La CUP expresa sin medias tintas lo que muchos piensan, aunque no encuentran un modo más amigable de expresarlo: el terrorismo islamista (descripción que se intenta evitar en los medios de comunicación españoles) como tal no es una entidad a tener en cuenta. Lo que existe son distintas formas de "terrorismo fascista fruto de las lógicas internacionales del capitalismo". La clave es ser capaces de ver todo esto desde una "reflexión colectiva en clave antifascista, anticapitalista e internacionalista". O sea, el actual sistema tiene lógicas tan violentas y crueles que hay personas –las famosas víctimas del sistema– que salen a matar porque no encuentran otra salida.

Más arriba decía que toda esta descripción de la situación, que no debe ser interpretada a la ligera –aunque parezca dantesca y ridícula–, es perversa. Muy perversa. Veamos por qué. En efecto, si es "el sistema" el principal ente de violencia, disparador de toda otra violencia, que siempre será meramente reactiva; en la medida en que un ciudadano no se comprometa con sangre, sudor y lágrimas con la destrucción de este sistema, ¿en qué medida podrá sentirse inocente de los episodios de violencia criminal que pueda llegar a padecer? Dicho de modo más directo: si tú nunca has hecho nada concreto por acabar con el sistema, con las "lógicas internacionales del capitalismo", no puedes en rigor ni siquiera arrogarte el derecho moral a sentirte víctima o enfadarte por el sufrimiento que generan estos ataques –ya sea que los sufras en primera persona, o que lo sufra un amigo o familiar–. Y el ciudadano que ha visto esta tragedia desde las gradas no tendría ni siquiera derecho a mostrar compasión o dolor genuino, si en conciencia no siente que haya luchado con uñas y dientes contra el sistema. Desde esta perspectiva, toda compasión y dolor, en el fondo, no son más que residuos afectivos atávicos y egoístas. No es más que el simple miedo cobarde a pensar que esto le pueda ocurrir a uno. Es el deleznable miedo burgués del que quiere seguir viviendo en la opulencia que le ofrece el sistema, mientras mira hacia otro lado respecto de la violencia que su nivel de vida causa en otras partes del globo.

La injusticias del sistema serían un grito que clama al cielo de la utopía y que golpea a la puerta en forma de seres humanos que se inmolan o que utilizan lo que encuentran a mano para ajusticiar a verdugos anónimos, ciudadanos del mundo. El miedo o la compasión que puede sentir el ciudadano medio no es más que la expresión del aferramiento miserable e individualista a la buena vida consumista y materialista, que anida en él.

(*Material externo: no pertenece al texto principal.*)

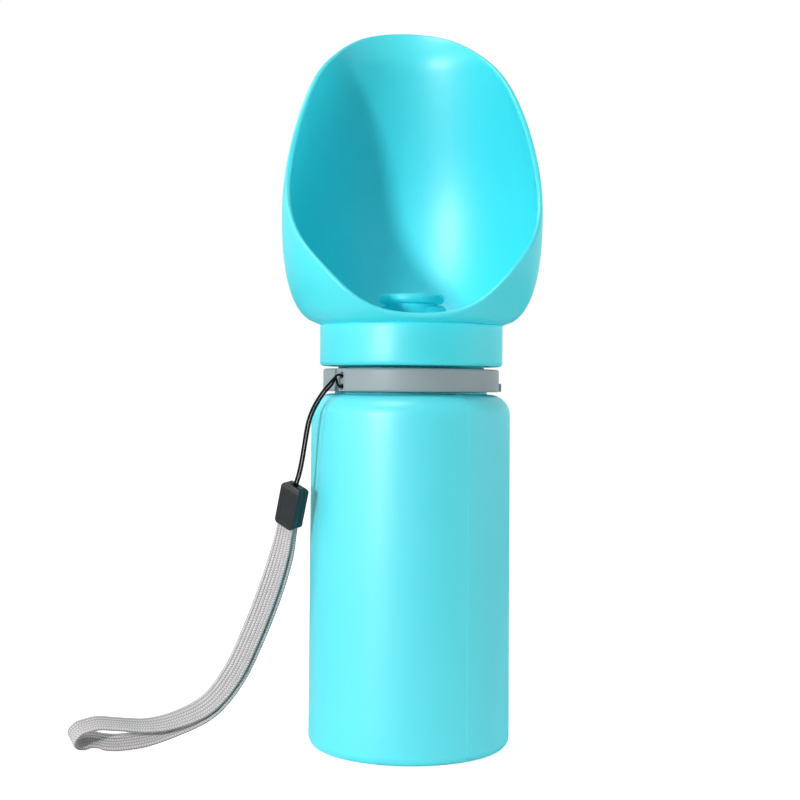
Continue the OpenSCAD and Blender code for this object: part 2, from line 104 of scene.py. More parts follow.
# The cord: its middle line from the clip up to the ring, and round the ring's bar, which is
# given as (outwards, sideways, up) from the anchor
CORD_ROUTE = [(-40.6, -15.9, 92.6), (-39.4, -16.4, 96.6), (-38.4, -16.5, 101.6),
              (-37.4, -17.1, 108), (-36.4, -17.7, 113.8), (-35, -18.2, 118),
              (-33.2, -18.5, 121.5), (-31, -18.5, 124.8), (-28.6, -18.1, 127.6)]
CORD_LOOP = [(31.9, 0.1, 1.9), (30.4, 0, 2), (29.1, 0, 1.5), (28.6, 0, 0), (29.1, 0, -1.5),
             (30.4, 0, -2), (31.2, -0.5, -1.2), (31.4, -0.9, 0.2), (32.1, -0.8, 1.2)]
ANCHOR_ANGLE = 213
ANCHOR_Z = 128.3
CORD_SIDES = 10
STRAND_ROOM = 0.06

# The strap: each row is a point on the near run, the direction across the webbing there, half
# the way to the far run, and how far the far run is shifted across
STRAP_ROUTE = [
    (-42.5, -13.5, 85.2, 0.69, -0.61, -0.38, 0.85, 0),
    (-43.8, -10.6, 78.3, 0.69, -0.61, -0.38, 0.85, 0),
    (-46.2, -8.3, 67.5, 0.83, -0.44, -0.35, 0.85, 0.9),
    (-50.2, -6.8, 54.5, 0.91, -0.28, -0.34, 0.85, 1.2),
    (-55.5, -6.1, 40.5, 0.87, -0.27, -0.42, 0.85, 1.2),
    (-62, -6, 26.5, 0.77, -0.27, -0.58, 0.85, 1.2),
    (-70.4, -6.5, 16, 0.48, -0.45, -0.75, 0.9, 1.2),
    (-81, -7.7, 10.8, 0.2, -0.66, -0.73, 1.25, 1.1),
    (-91, -8.8, 9, 0.1, -0.79, -0.6, 2.6, 1),
    (-100.5, -9.4, 9.6, 0.1, -0.81, -0.58, 4.1, 0.8),
    (-107.8, -9.6, 10.1, 0.22, -0.76, -0.61, 4.5, 0.6),
    (-113.3, -10, 8.9, 0.46, -0.67, -0.59, 3.7, 0.4)]
ROUTE_STEPS = 8
FOLD_REACH = 4.4
FOLD_STEPS = 24
NEAR_TILT = 13
TILT_START, TILT_OVER = 0.5, 0.3
RIBS, RIB_POINTS = 6, 5
RIB_VALLEY = 0.17
WEBBING_EDGE = 0.35

# The clip's shells
CLIP_EDGE = 0.35
PANEL_MARGIN, PANEL_DEPTH = 1.3, 0.14

# The camera, solved from the outline in the photograph, with its turns in degrees
PICTURE_PX = 800
FOCAL_PX = 1451
SENSOR = 36
CAMERA_DISTANCE = 515
CAMERA_Z = 126
CAMERA_AZIMUTH = -4.5
AIM_LEFT, AIM_DOWN, CAMERA_ROLL = 0.43, 0.47, 0.41


# ---------------------------------------------------------------- small helpers

def linear(text):
    """A linear colour from an sRGB hex value."""
    parts = [int(text[i:i + 2], 16) / 255 for i in (1, 3, 5)]
    return [c / 12.92 if c <= 0.04045 else ((c + 0.055) / 1.055) ** 2.4 for c in parts] + [1]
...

Pero la perversión de este planteo puede implicar un paso más. En efecto, si uno realmente coincide con este perverso diagnóstico, se encontraría probablemente con que se siente moralmente obligado a contemplar incluso el uso de la violencia (que no será interpretada como violencia inicial sino legítima defensa) para defenderse de la violencia del sistema económico capitalista-explotador imperante. El colmo de la impostura lo encontramos cuando estas personas se describen a sí mismas como gentes de paz y pacifistas... porque "están en contra de la violencia global del capitalismo". He escuchado esta frase demasiadas veces ya.

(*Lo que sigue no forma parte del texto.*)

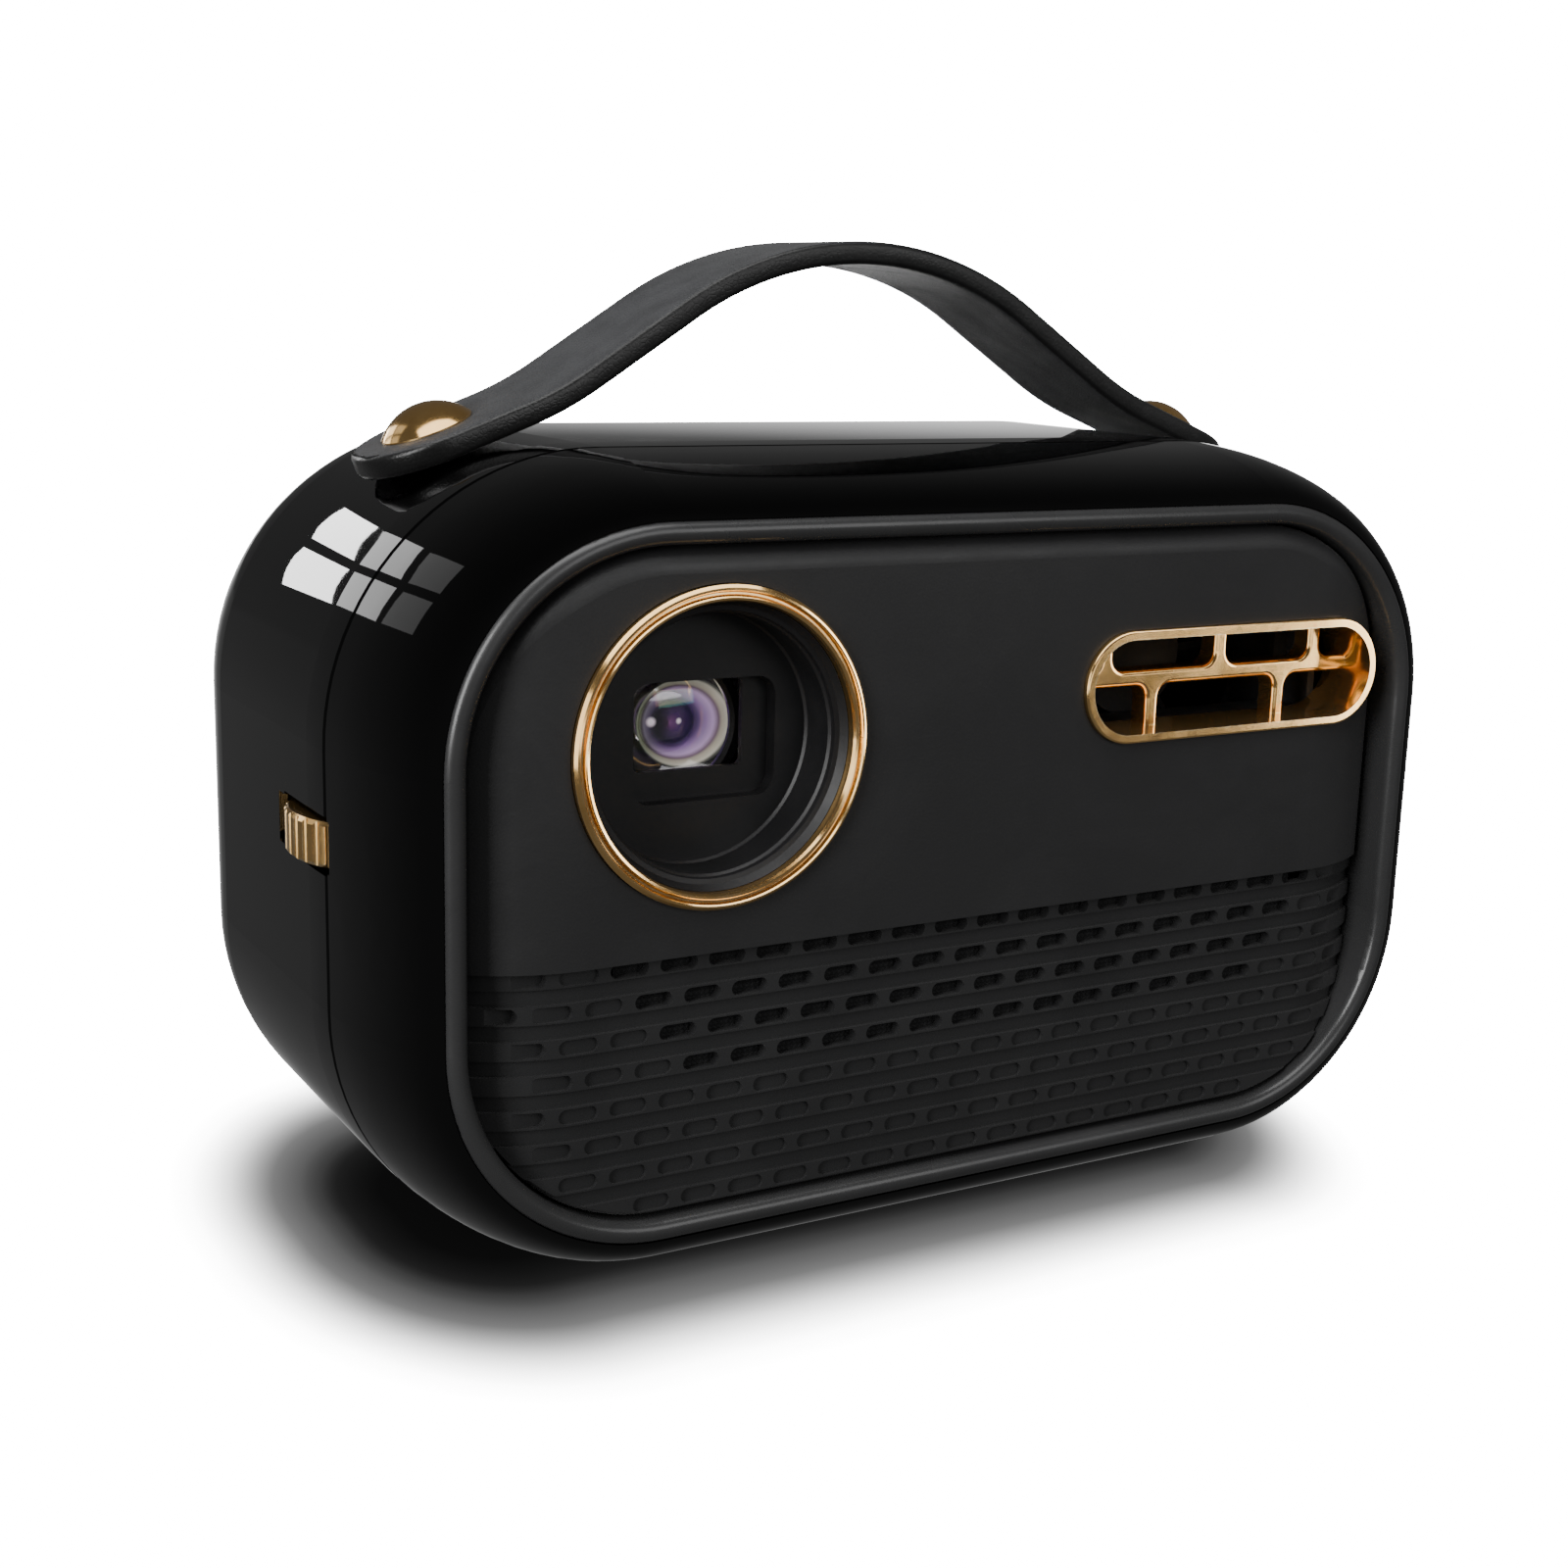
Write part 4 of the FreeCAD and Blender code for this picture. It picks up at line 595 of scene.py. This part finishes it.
def makeWorld(look):
    world = bpy.data.worlds.new("studio")
    bpy.context.scene.world = world
    world.use_nodes = True
    tree = world.node_tree
    tree.nodes.clear()
    way = addNode(tree, "TexCoord").outputs["Generated"]
    facing = arith(tree, "MAXIMUM", vector(tree, "DOT_PRODUCT", way, look["brightSide"]), 0.0)
    height = addNode(tree, "SeparateXYZ", {0: way}).outputs["Z"]
    # a bright patch far behind the object, cut off above the horizon and dimmer towards the ground
    patch = arith(tree, "POWER", facing, look["brightFocus"])
    patch = arith(tree, "MULTIPLY", patch,
                  spread(tree, height, *look["brightTop"], look["brightLevel"], 0.0, "SMOOTHSTEP"))
    patch = arith(tree, "MULTIPLY", patch, spread(tree, height, *look["brightFoot"], look["footLevel"], 1.0))
    soft = arith(tree, "ADD", patch, spread(tree, height, -0.3, 0.8, look["lowLevel"], look["highLevel"]))
    seen = addNode(tree, "LightPath").outputs["Is Camera Ray"]
    level = addNode(tree, "Mix", {0: seen, 2: soft, 3: look["white"]}, data_type="FLOAT").outputs[0]
    back = addNode(tree, "Background", {"Color": grey(1.0), "Strength": level})
    addNode(tree, "OutputWorld", {"Surface": back.outputs[0]})


# each box's place, width and height, and power in watts; the gold has lights of its own
softboxes = {"top_box": ((-0.1, -0.15, 0.9), (0.9, 0.5), 6.0),
             "left_box": ((-0.9, -0.45, 0.45), (0.35, 0.8), 12.0),
             "front_box": ((0.35, -0.95, 0.45), (0.7, 0.5), 2.8),
             "gold_top": ((0.0, -0.35, 0.75), (1.4, 0.7), 12.0),
             "gold_left": ((-0.75, -0.25, 0.12), (0.8, 0.5), 3.5),
             "gold_right": ((0.75, -0.25, 0.12), (0.8, 0.5), 9.0),
             "gold_low": ((0.0, -0.75, 0.02), (1.4, 0.12), 1.3)}


def sortPieces():
    # the glossy shells are in neither group: they only mirror the studio
    gold = bpy.data.collections.new("gold_pieces")
    matt = bpy.data.collections.new("matt_pieces")
    for piece in [thing for thing in bpy.data.objects if thing.type == "MESH"]:
        worn = {slot.material for slot in piece.material_slots}
        if materials["gold_plate"] in worn:
            gold.objects.link(piece)
        elif materials["gloss_shell"] not in worn and piece.name not in ("floor", "window_panes"):
            matt.objects.link(piece)
    return gold, matt


def addSoftbox(name, at, size, power, aim, lit):
    lamp = bpy.data.lights.new(name, "AREA")
    lamp.shape = "RECTANGLE"
    lamp.size, lamp.size_y = size
    lamp.energy = power
    made = link(name, lamp)
    made.location = at
    made.rotation_euler = (Vector(aim) - Vector(at)).to_track_quat("-Z", "Y").to_euler()
    made.light_linking.receiver_collection = lit


# six panes of a window behind the left shoulder, in two rows of three: each one's corners and how bright it is
windowPanes = (
    ((-0.0762, 0.1072, 0.1287), (-0.0820, 0.1047, 0.1333),
     (-0.0976, 0.1043, 0.1225), (-0.0906, 0.1070, 0.1182), 12.0),
    ((-0.0834, 0.1042, 0.1338), (-0.1088, 0.0905, 0.1629),
     (-0.1293, 0.0897, 0.1496), (-0.1008, 0.1031, 0.1242), 3.2),
    ((-0.1157, 0.0871, 0.1695), (-0.1506, 0.0661, 0.2170),
     (-0.1746, 0.0675, 0.1933), (-0.1369, 0.0863, 0.1558), 0.8),
    ((-0.0939, 0.1073, 0.1149), (-0.1010, 0.1044, 0.1194),
     (-0.1120, 0.1059, 0.1057), (-0.1048, 0.1088, 0.1011), 12.0),
    ((-0.1028, 0.1037, 0.1207), (-0.1351, 0.0894, 0.1465),
     (-0.1485, 0.0922, 0.1259), (-0.1143, 0.1049, 0.1074), 3.2),
    ((-0.1425, 0.0863, 0.1517), (-0.1809, 0.0684, 0.1854),
     (-0.2008, 0.0721, 0.1568), (-0.1544, 0.0899, 0.1295), 0.8),
)


def makeWindow(panes):
    bm = bmesh.new()
    glass = []
    for index, (*corners, bright) in enumerate(panes):
        bm.faces.new([bm.verts.new(corner) for corner in corners]).material_index = index
        material, tree = blankMaterial("pane_light")
        mirrored = addNode(tree, "LightPath").outputs["Is Glossy Ray"]
        glow = addNode(tree, "Emission", {"Strength": bright})
        mixed = mixShader(tree, mirrored, addNode(tree, "BsdfTransparent"), glow)
        addNode(tree, "OutputMaterial", {"Surface": mixed})
        glass.append(material)
    mesh = meshFrom("window", bm)
    for material in glass:
        mesh.materials.append(material)
    window = link("window_panes", mesh)
    window.visible_shadow = False


makeFloor(studio)
makeWorld(studio)
makeWindow(windowPanes)
goldPieces, mattPieces = sortPieces()
for name, (at, size, power) in softboxes.items():
    addSoftbox(name, at, size, power, studio["middle"], goldPieces if name.startswith("gold") else mattPieces)
print("floor, window and lights placed")


view = {"at": (-0.15625, -0.25845, 0.12137), "aim": (-0.03009, -0.03995, 0.06470), "roll": math.radians(1.56),
        "lens": 49.56}


def placeCamera(look):
    ahead = (Vector(look["aim"]) - Vector(look["at"])).normalized()
    right = ahead.cross(Vector((0.0, 0.0, 1.0))).normalized()
    above = right.cross(ahead)
    turned = math.cos(look["roll"]) * right + math.sin(look["roll"]) * above
    upright = -math.sin(look["roll"]) * right + math.cos(look["roll"]) * above
    pose = Matrix((turned, upright, -ahead)).transposed().to_4x4()
    pose.translation = Vector(look["at"])
    seen = bpy.data.cameras.new("camera")
    seen.lens = look["lens"]
    seen.sensor_width = 36.0
    seen.clip_start = 0.01
    camera = link("camera", seen)
    camera.matrix_world = pose
    bpy.context.scene.camera = camera


placeCamera(view)
print("camera set")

Decía que me duele España o, a falta de un término menos conflictivo, los ciudadanos que habitan la península ibérica... Parece estar incoándose una vocación de descomposición autodestructiva que puede disparar los odios más viscerales. Se trata de una vivencia que corroe la vida social, la esmerila y diseca... y todo ello aunque no exploten vehículos en los aparcamientos de los supermercados, ni se dispare por la espalda a quien le toque en la víspera. Me duele tanta falta de entendimiento... Algunos creen que se nos mata porque no hay suficiente lucha anticapitalista en el mundo; otros –más moderados–, porque defendemos sociedades plurales y tolerantes (con la debida carga de laicismo y anticlericalismo en la interpretación que hacen de estos términos), y no importa que los mismos perpetradores se empeñen en proclamar que nos asesinan por el simple hecho de que no somos musulmanes (y si caen musulmanes, son apóstatas, por vivir a gusto en Occidente). Nos matan por algo que nadie dice muy alto, porque pareciera que coinciden en no valorarlo. Nos matan porque, a pesar de todos los controles político-gubernamentales, todavía vivimos en sociedades medianamente libres. Demasiado libres a ojos de los yihadistas.... y de los anticapitalistas.

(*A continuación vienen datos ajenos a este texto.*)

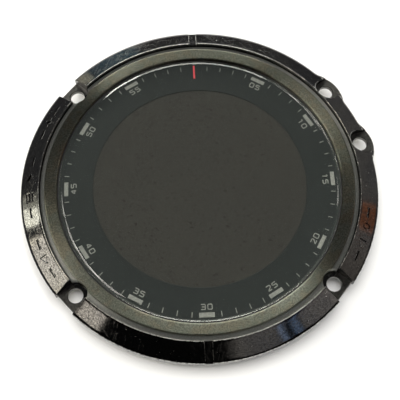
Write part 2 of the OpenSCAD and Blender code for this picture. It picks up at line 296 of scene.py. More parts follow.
def cut(piece, bm):
    """Takes the closed solids in bm away from a piece."""
    bmesh.ops.recalc_face_normals(bm, faces=bm.faces)
    bmesh.ops.triangulate(bm, faces=bm.faces)
    mesh = bpy.data.meshes.new("cutter")
    bm.to_mesh(mesh)
    bm.free()
    for material in piece.data.materials:
        mesh.materials.append(material)
    cutter = link("cutter", mesh)
    knife = piece.modifiers.new("cut", "BOOLEAN")
    knife.operation = "DIFFERENCE"
    knife.solver = "EXACT"
    knife.object = cutter
    graph = bpy.context.evaluated_depsgraph_get()
    carved = bpy.data.meshes.new_from_object(piece.evaluated_get(graph))
    piece.modifiers.clear()
    piece.data = carved
    bpy.data.objects.remove(cutter)
    clean(piece)


def sharpen(piece, angle=35):
    """Shades a piece again after a cut."""
    bm = bmesh.new()
    bm.from_mesh(piece.data)
    shade(bm, angle)
    bm.to_mesh(piece.data)
    bm.free()


def give(piece, materials=(), body="module", stands_for=()):
    """Adds a piece's materials, puts it on a body and hides the CAD nodes it stands for."""
    for material in materials:
        piece.data.materials.append(material)
    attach(piece, body)
    if stands_for:
        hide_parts(*stands_for)


def dress(node, material):
    """Gives a CAD node a finished material."""
    piece = frame["nodes"][node]
    piece.data.materials.clear()
    piece.data.materials.append(material)


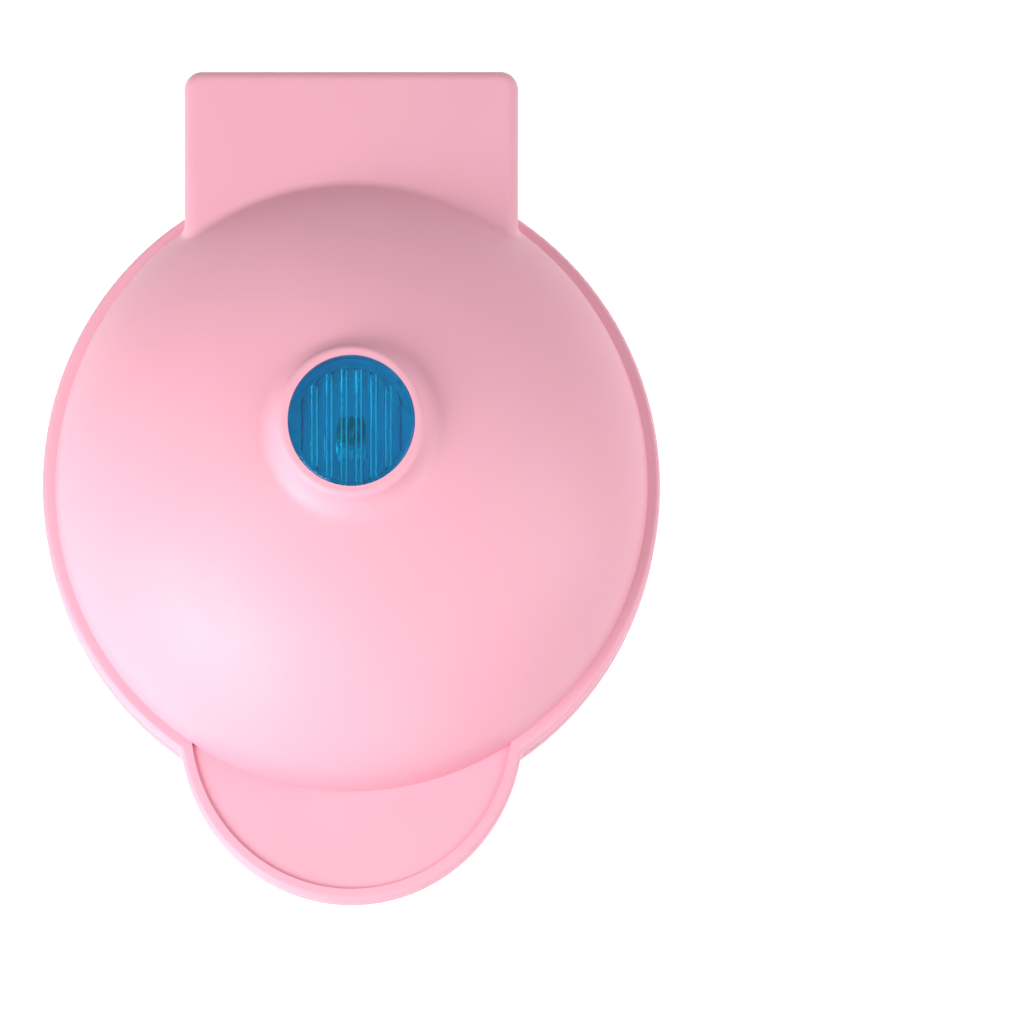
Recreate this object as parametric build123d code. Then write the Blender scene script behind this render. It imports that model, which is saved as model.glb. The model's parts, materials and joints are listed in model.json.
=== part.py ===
# Heart waffle maker: a small round mains waffle iron with a domed lid, hinged at the rear.
# Millimetres, +Z up, lifting tab towards -Y, hinge along X at the rear.
# The origin is under the middle of the overall box, in the plane that the feet rest on.
from build123d import *
from math import acos, asin, atan2, cos, degrees, radians, sin, sqrt
import os

# Outline seen from above
rim_radius = 63.5            # round flange of both shells
tab_radius = 35.5            # lifting tab, a circle that meets the flange
tab_inset = 15.8             # the tab circle's centre lies this much inside the flange's edge
base_tab_setback = 3.0       # the base's tab ends this much behind the lid's tab
hinge_box_width = 67.5
hinge_box_overhang = 14.4    # the hinge box reaches this far behind the flange
hinge_box_front = 20.0       # its front end, inside the dome, behind the flange's centre
tower_setback = 2.0          # the base's tower ends this much before the hinge box
corner_radius = 3.5          # upright rear corners of the hinge box and the tower
inner_corner = 0.3           # the same corners inside the walls
notch_radius = 1.6           # upright hollow corners where the tab meets the flange

# Heights
foot_proud = 3.0             # the feet lift the base shell by this much
parting_z = 30.0             # middle of the gap between lid and base
parting_gap = 0.4
lid_flange = 3.8             # thickness of the lid's flange and tab
base_flange = 3.4
dome_rise = 33.0             # the dome's unbroken crown above the flange
boss_rise = 36.0             # top of the lens boss above the flange
lens_crown = 1.0             # the lens stands this much above its boss
hinge_box_rise = 12.0        # flat top of the hinge box above the flange
tab_field_drop = 0.8         # the tab's field lies this much below its lip

# Shell sections
wall = 2.2
flange_width = 2.6
skirt_rise = 4.5
dome_overhang = 1.1          # the dome's ellipse, carried down to its middle, passes the skirt's foot
dome_half_height = 39.0      # half axis of that ellipse
boss_ring = 1.9              # width of the boss round the lens
boss_lean = 0.3              # the boss widens by this much for each millimetre down
boss_hollow = 5.0            # hollow round where the boss leaves the dome
boss_shoulder = 1.3
edge_round = 1.0             # outer edges of both flanges
lip_width = 2.4              # raised lip round the tab
box_round = 2.6              # top edges of the hinge box, and its hollow round against the dome
bowl_round = 3.0             # lower edge of the bowl
tower_round = 1.5            # lower edges of the tower
post_radius = 3.6            # screw posts inside both shells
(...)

En última instancia, la defensa de las libertades civiles, y la libertad económica entre ellas, no es un asunto baladí, como si fuera algo propio de burgueses biempensantes... Se trata casi del último reducto de sensatez vital e institucional desde el que mostrar que puede haber una salida que asegure –siempre de modo falible, y sin utopías– una convivencia genuinamente pacífica y medianamente justa, frente a todo este drama y sinsentido que se está incoando a nuestro alrededor.